I luoghi ventosi, con la pioggia orizzontale e a bassa densità di popolazione, sono quelli che più mi piacciono. Tutte le volte che ho la possibilità di tornare, avverto che la gente che ci vive e risiede stabilmente, oltre a parlare poco, appare timida e malinconica. È per questo motivo che adoro la Francia del Nord, ed in particolare la penisola del Cotentin, dalla quale giunge Aurélie Vivier, in arte Alahuta.
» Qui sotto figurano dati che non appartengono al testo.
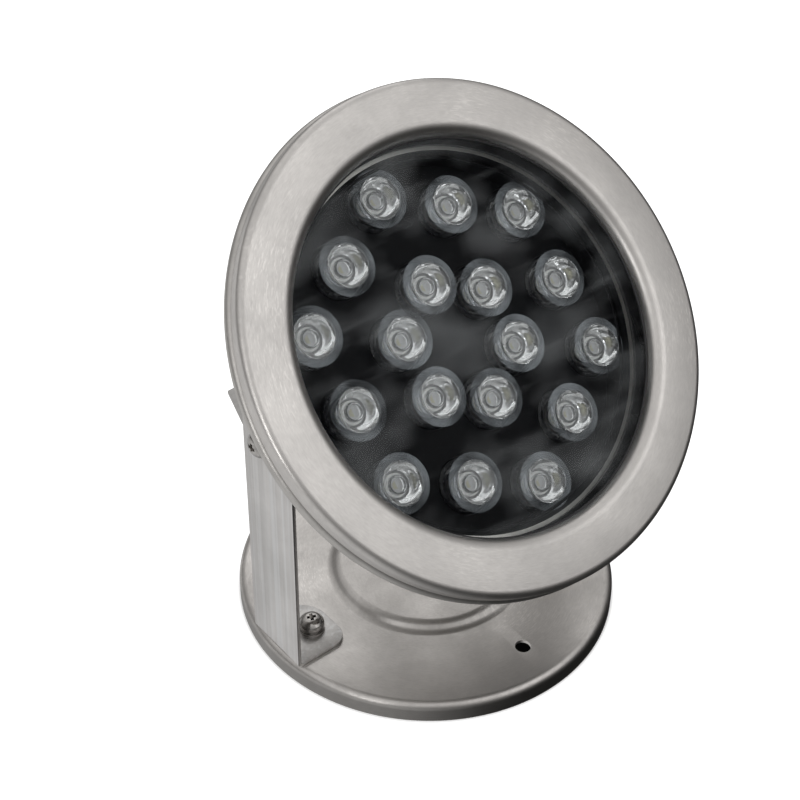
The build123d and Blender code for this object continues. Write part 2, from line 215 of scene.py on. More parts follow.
def noise(tree, vector, scale, detail=3.0, rough=0.6):
    inputs = {"Vector": vector, "Scale": scale, "Detail": detail, "Roughness": rough}
    return node(tree, "ShaderNodeTexNoise", inputs).outputs["Fac"]


def remapped(tree, value, span, outcome, **settings):
    """A value's span turned into another one."""
    inputs = {"Value": value, "From Min": span[0], "From Max": span[1]}
    inputs.update({"To Min": outcome[0], "To Max": outcome[1]})
    return node(tree, "ShaderNodeMapRange", inputs, **settings).outputs["Result"]


def bump(tree, shader, height, strength, distance, over=None):
    """Relief on a shader's surface, on top of an earlier relief where there is one."""
    inputs = {"Strength": strength, "Distance": distance, "Height": height}
    if over:
        inputs["Normal"] = over
    relief = node(tree, "ShaderNodeBump", inputs).outputs["Normal"]
    tree.links.new(relief, shader.inputs["Normal"])
    return relief


def mixed(tree, factor, first, second):
    """One colour laid over another by a factor."""
    made = node(tree, "ShaderNodeMix", data_type="RGBA")
    for socket, value in ((made.inputs[0], factor), (made.inputs[6], first), (made.inputs[7], second)):
        if isinstance(value, bpy.types.NodeSocket):
            tree.links.new(value, socket)
        else:
            socket.default_value = (*value, 1) if isinstance(value, tuple) else value
    return made.outputs[2]


def toned(colour, share):
    """Colour made darker or brighter by a share."""
    return tuple(share * c for c in colour)


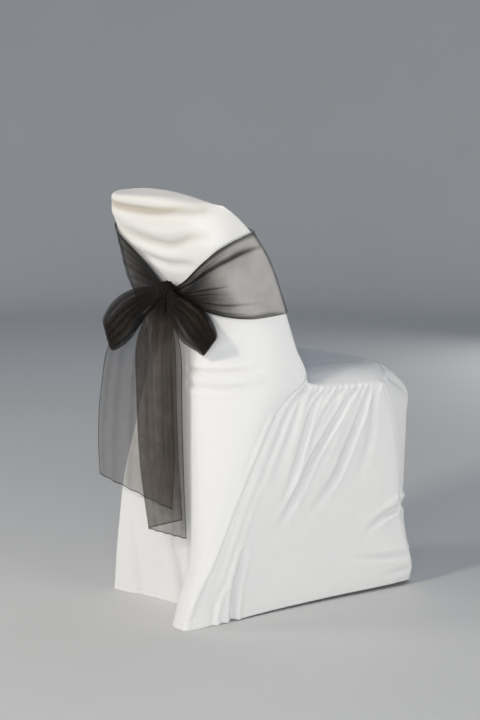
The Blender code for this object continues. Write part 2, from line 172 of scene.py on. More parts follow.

Nell’estate del 2013 accompagnò – passando per Torino, dove peraltro la vidi – Alice Dourlen alias Chicaloyoh in un mini-tour italiano. Fu in quell’occasione che le mie (quasi) certezze si cementarono perfino sul lato musicale. “A Hack In The Woods” è la prima uscita ufficiale, messa in circolo da Shelter Press (ex Kaugummi), ed è il seguito del promettente cd-r autoprodotto First Connexion (2012). Entrambe le artiste sono accomunate da un forte richiamo al drone-folk, versante psichedelico Alice, religiosa e sacerdotale Aurélie, soprattutto in questo nastro.

A spiccare immediatamente in Alahuta è la voce calda e malinconica, o forse sarebbe meglio scrivere carica di sofferenza? Ascoltando la cassetta ho davvero riavuto la sensazione di rivivere il live di giugno 2013 e questo significa che Aurélie non ha bisogno di troppe correzioni in studio di registrazione. L’atmosfera noir creata da questo particolare timbro vocale – coadiuvato anche dai suoni degli organetti, sempre oscuri e dronici (“Chanche”) – conferisce tristi visioni oniriche, quelle che terminano con l’uscita di qualche gocciolina calda dagli occhi (“The Poison”).

Speriamo di rivederla da queste parti. Fonti Shelter Press, inoltre, sostengono che Alahuta e Chicaloyoh stiano progettando qualcosa assieme, ma che purtroppo (forse) questo qualcosa non vedrà mai la luce. Nel frattempo, uscite di casa, dirigetevi verso una zona verde e isolata e date sfogo e voce ai suoni delle foreste d’Alahuta.